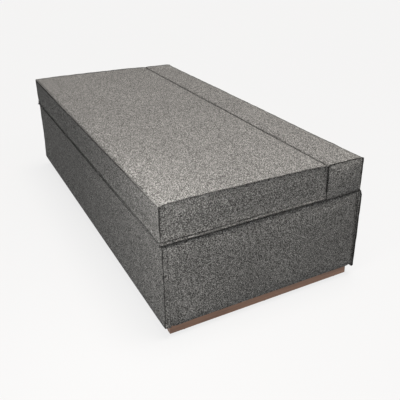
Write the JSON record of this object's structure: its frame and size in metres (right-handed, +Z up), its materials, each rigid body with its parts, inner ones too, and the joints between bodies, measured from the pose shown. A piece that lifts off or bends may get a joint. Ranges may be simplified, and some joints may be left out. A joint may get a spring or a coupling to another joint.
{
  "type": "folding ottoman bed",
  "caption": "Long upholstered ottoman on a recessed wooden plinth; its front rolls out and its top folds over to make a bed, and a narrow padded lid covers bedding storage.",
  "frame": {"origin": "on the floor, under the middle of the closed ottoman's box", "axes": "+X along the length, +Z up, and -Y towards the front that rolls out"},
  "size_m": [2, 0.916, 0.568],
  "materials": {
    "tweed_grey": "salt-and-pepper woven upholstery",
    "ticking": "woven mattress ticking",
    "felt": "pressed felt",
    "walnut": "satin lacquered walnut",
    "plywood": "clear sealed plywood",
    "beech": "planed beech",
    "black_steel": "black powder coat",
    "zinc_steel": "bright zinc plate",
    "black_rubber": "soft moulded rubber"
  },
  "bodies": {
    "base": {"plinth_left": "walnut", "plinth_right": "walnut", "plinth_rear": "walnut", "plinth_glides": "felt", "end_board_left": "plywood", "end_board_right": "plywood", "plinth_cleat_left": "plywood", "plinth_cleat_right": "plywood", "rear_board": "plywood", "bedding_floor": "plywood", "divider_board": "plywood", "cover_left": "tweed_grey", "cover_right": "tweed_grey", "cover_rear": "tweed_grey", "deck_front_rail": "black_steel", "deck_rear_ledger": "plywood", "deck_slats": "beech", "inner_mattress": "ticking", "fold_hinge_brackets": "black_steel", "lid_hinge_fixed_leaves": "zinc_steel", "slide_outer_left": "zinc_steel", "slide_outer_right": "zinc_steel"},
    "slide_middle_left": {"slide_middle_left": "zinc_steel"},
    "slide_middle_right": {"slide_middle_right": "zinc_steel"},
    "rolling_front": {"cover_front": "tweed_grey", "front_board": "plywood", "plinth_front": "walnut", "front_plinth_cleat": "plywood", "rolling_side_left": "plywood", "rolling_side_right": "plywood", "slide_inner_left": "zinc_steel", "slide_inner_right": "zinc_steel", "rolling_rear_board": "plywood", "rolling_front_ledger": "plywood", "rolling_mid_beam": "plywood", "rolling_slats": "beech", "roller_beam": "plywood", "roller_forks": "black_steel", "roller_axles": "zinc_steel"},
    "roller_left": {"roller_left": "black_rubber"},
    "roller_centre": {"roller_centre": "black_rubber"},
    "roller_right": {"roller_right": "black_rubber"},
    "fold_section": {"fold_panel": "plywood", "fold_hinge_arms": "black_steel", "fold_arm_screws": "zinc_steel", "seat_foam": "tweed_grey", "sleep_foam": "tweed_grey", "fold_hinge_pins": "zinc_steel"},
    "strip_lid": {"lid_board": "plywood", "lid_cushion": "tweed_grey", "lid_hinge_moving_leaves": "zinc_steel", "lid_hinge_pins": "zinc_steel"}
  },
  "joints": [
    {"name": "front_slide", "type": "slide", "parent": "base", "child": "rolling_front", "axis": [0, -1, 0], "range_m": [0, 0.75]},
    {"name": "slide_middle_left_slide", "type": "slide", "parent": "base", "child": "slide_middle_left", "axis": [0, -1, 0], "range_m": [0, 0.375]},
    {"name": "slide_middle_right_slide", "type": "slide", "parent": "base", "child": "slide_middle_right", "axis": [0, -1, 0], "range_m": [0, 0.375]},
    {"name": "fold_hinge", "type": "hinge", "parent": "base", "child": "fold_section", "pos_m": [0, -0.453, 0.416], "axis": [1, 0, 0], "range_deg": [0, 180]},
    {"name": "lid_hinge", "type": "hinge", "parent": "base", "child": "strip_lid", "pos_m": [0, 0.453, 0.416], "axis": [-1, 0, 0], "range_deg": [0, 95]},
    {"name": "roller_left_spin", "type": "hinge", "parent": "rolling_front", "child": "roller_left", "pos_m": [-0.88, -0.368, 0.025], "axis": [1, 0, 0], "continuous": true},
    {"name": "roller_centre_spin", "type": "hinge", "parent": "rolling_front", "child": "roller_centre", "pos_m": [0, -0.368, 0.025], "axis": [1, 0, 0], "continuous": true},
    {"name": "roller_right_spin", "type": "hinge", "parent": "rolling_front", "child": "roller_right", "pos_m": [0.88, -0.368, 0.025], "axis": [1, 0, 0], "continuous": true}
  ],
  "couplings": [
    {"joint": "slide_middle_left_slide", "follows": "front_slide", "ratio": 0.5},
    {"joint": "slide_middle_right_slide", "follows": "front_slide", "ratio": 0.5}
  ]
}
◇ ◇ ◇ ◇ ◇
#### Required task:
In the material above, show every line where the word "that" turns up.

#### Response to this task:
Write the JSON record of this object's structure: its frame and size in metres (right-handed, +Z up), its materials, each rigid body with its parts, inner ones too, and the joints between bodies, measured from the pose shown. A piece that lifts off or bends may get a joint. Ranges may be simplified, and some joints may be left out. A joint may get a spring or a coupling to another joint.
  "frame": {"origin": "on the floor, under the middle of the closed ottoman's box", "axes": "+X along the length, +Z up, and -Y towards the front that rolls out"},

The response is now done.